The Highest-Intent Wedding Searches Right Now
The searches revealing the most immediate commercial signals. Top urgent searches right now:
- Wedding cost spreadsheet
- Wedding day timeline template
- How to plan a wedding timeline
- Registry office wedding cost
- Wedding venue dresser
- Appliqué lace wedding dress
This is couples in active decision-making mode. They are not browsing Pinterest. They are building documents and making calls. Businesses that show up with specific, credible answers to these searches are capturing an audience already halfway through the decision.
Wedding Trends to Watch
Based on current trajectories:
Q2 2026 Momentum: Dress detail searches – appliqué lace at +950% – are not peaking. The pendulum away from minimalism is still swinging. Businesses in bridal fashion, photography and accessories that build content around this shift now will own the conversation when it reaches full mainstream.
The Planning Infrastructure Gap: “Wedding day timeline template” at breakout status in the past 90 days suggests a market that has not yet caught up with the tools this audience needs. A well-made, genuinely useful template is not a lead magnet gimmick. It is a trust-building asset.
The Smaller Wedding Counter-Movement: Registry office cost searches, budget-first questions and timeline-before-venue searching together signal a significant cohort of couples who want a real wedding, not a wedding industry experience. Businesses that acknowledge this – rather than treating it as a downgrade – will build deeper loyalty with a growing and underserved market.
Global Relevance: Wedding planning searches are not geographically limited to the UK. Businesses with digital products, downloadable templates or online services should be treating this as a category opportunity, not a local moment.
The 24-Day Action Plan for Wedding Businesses
Week 1-2: Audit Your Answers
- Review your existing content for vague, aspirational language with no practical application
- Map your products or services to the specific questions couples are searching right now
- Identify which underserved segment you are best placed to speak to – budget planners, small celebration couples, dress-trend seekers, DIY venue decorators
Week 3-4: Publish With Precision
- Create content that uses the specific vocabulary couples are searching (“appliqué lace,” “wedding day timeline,” “registry office cost”)

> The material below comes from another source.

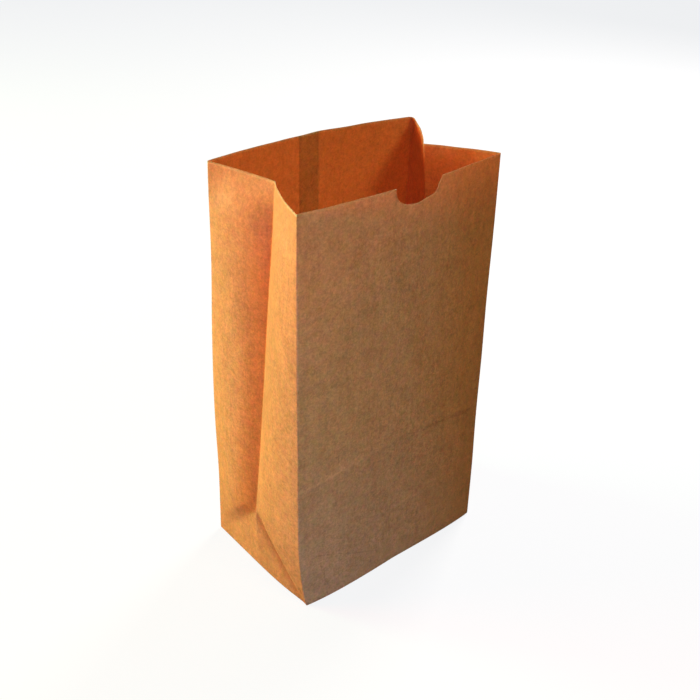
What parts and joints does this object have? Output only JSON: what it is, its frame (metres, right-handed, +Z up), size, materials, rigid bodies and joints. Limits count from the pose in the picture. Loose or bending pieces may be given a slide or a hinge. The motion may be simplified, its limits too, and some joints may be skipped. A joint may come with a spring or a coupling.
{
  "type": "paper lunch bag",
  "caption": "Brown kraft paper lunch bag standing open, with side gussets, a lap seam up the back, a folded and glued flat bottom and a thumb notch in the front edge.",
  "frame": {"origin": "The middle of the bottom, on the surface that the bag stands on, under the middle of the room that the open bag takes up.", "axes": "+Z is up, out of the mouth. -Y is the front, the panel with the thumb notch. X runs across the bag from gusset to gusset."},
  "size_m": [0.1626, 0.1036, 0.2765],
  "materials": {
    "kraft_paper": "matt"
  },
  "bodies": {
    "root": {"paper_bag": "kraft_paper"}
  },
  "joints": []
}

- Build at least one genuinely useful tool – a template, a cost guide, a checklist – that answers a breakout search question directly
- Position around honest, measurable outcomes rather than vague aspiration
The Bottom Line
We are not watching a wedding trend play out. We are watching a planning economy wake up, open a search bar, and start looking for someone who will give them a straight answer.
The search data doesn’t lie: couples are excited, anxious, budget-conscious and thoroughly done with content that tells them their day will be magical without telling them what anything costs.
Businesses that treat this seriously – with specificity, credibility and actual useful content – won’t just capture market share. They’ll be the ones your customers think of first, last, and every time someone in their group chat gets engaged.